■ Description of the task ■
Give all of the lines again, with nothing added or dropped.

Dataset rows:
+---+
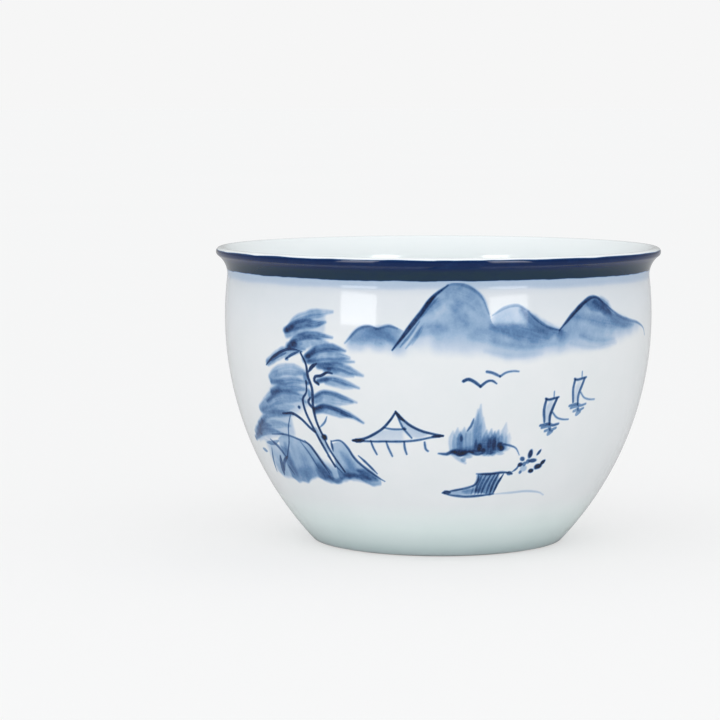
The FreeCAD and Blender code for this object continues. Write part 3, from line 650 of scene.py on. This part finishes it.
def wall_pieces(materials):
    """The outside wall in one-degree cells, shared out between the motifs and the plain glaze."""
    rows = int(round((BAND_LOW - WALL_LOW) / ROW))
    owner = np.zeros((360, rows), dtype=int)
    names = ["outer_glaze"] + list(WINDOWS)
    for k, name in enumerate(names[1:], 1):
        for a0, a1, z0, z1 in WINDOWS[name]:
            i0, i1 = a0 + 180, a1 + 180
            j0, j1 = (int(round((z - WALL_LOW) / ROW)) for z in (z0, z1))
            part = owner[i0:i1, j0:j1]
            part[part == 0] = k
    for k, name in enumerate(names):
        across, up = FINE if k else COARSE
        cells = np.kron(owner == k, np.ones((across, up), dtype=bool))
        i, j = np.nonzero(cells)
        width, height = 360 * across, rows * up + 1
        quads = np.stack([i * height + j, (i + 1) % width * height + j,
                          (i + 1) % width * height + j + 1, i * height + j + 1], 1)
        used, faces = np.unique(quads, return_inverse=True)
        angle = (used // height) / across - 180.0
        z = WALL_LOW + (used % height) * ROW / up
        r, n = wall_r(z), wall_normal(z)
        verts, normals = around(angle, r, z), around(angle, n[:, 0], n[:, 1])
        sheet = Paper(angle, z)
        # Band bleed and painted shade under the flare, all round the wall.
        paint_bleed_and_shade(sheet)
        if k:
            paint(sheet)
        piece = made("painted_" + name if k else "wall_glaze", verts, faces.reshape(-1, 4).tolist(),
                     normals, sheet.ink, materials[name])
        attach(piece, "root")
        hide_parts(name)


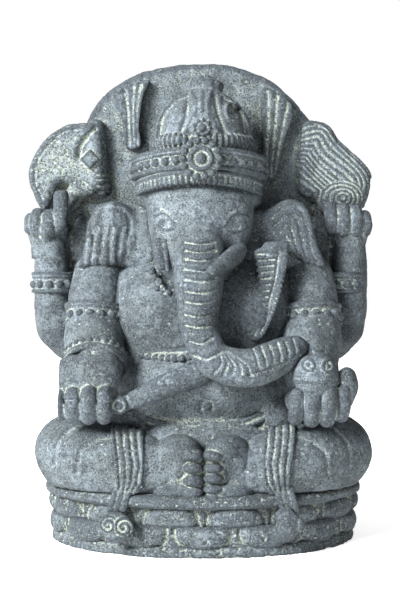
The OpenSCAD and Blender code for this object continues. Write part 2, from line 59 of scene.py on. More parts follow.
+---+
■ Expected answer ■
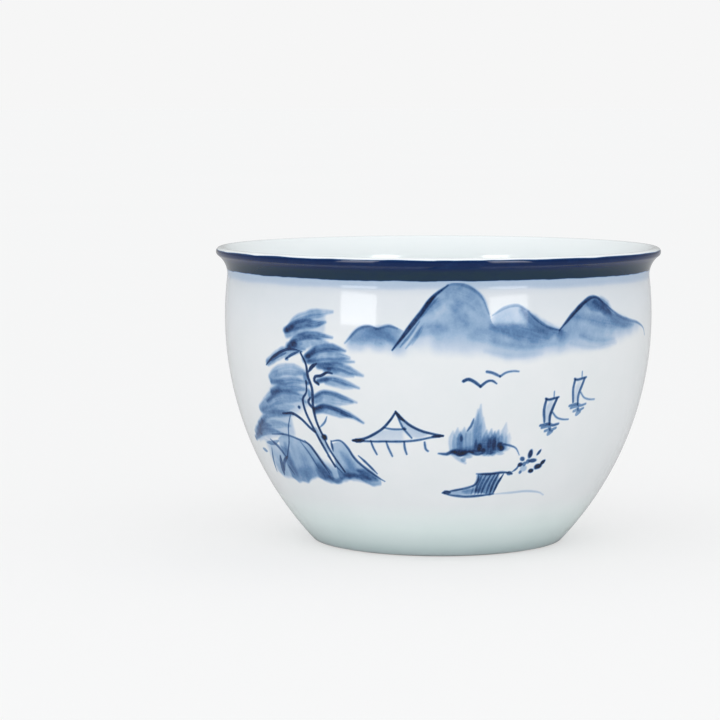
The FreeCAD and Blender code for this object continues. Write part 3, from line 650 of scene.py on. This part finishes it.
def wall_pieces(materials):
    """The outside wall in one-degree cells, shared out between the motifs and the plain glaze."""
    rows = int(round((BAND_LOW - WALL_LOW) / ROW))
    owner = np.zeros((360, rows), dtype=int)
    names = ["outer_glaze"] + list(WINDOWS)
    for k, name in enumerate(names[1:], 1):
        for a0, a1, z0, z1 in WINDOWS[name]:
            i0, i1 = a0 + 180, a1 + 180
            j0, j1 = (int(round((z - WALL_LOW) / ROW)) for z in (z0, z1))
            part = owner[i0:i1, j0:j1]
            part[part == 0] = k
    for k, name in enumerate(names):
        across, up = FINE if k else COARSE
        cells = np.kron(owner == k, np.ones((across, up), dtype=bool))
        i, j = np.nonzero(cells)
        width, height = 360 * across, rows * up + 1
        quads = np.stack([i * height + j, (i + 1) % width * height + j,
                          (i + 1) % width * height + j + 1, i * height + j + 1], 1)
        used, faces = np.unique(quads, return_inverse=True)
        angle = (used // height) / across - 180.0
        z = WALL_LOW + (used % height) * ROW / up
        r, n = wall_r(z), wall_normal(z)
        verts, normals = around(angle, r, z), around(angle, n[:, 0], n[:, 1])
        sheet = Paper(angle, z)
        # Band bleed and painted shade under the flare, all round the wall.
        paint_bleed_and_shade(sheet)
        if k:
            paint(sheet)
        piece = made("painted_" + name if k else "wall_glaze", verts, faces.reshape(-1, 4).tolist(),
                     normals, sheet.ink, materials[name])
        attach(piece, "root")
        hide_parts(name)


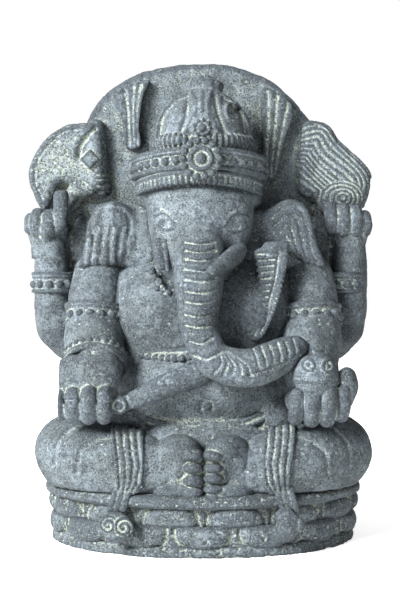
The OpenSCAD and Blender code for this object continues. Write part 2, from line 59 of scene.py on. More parts follow.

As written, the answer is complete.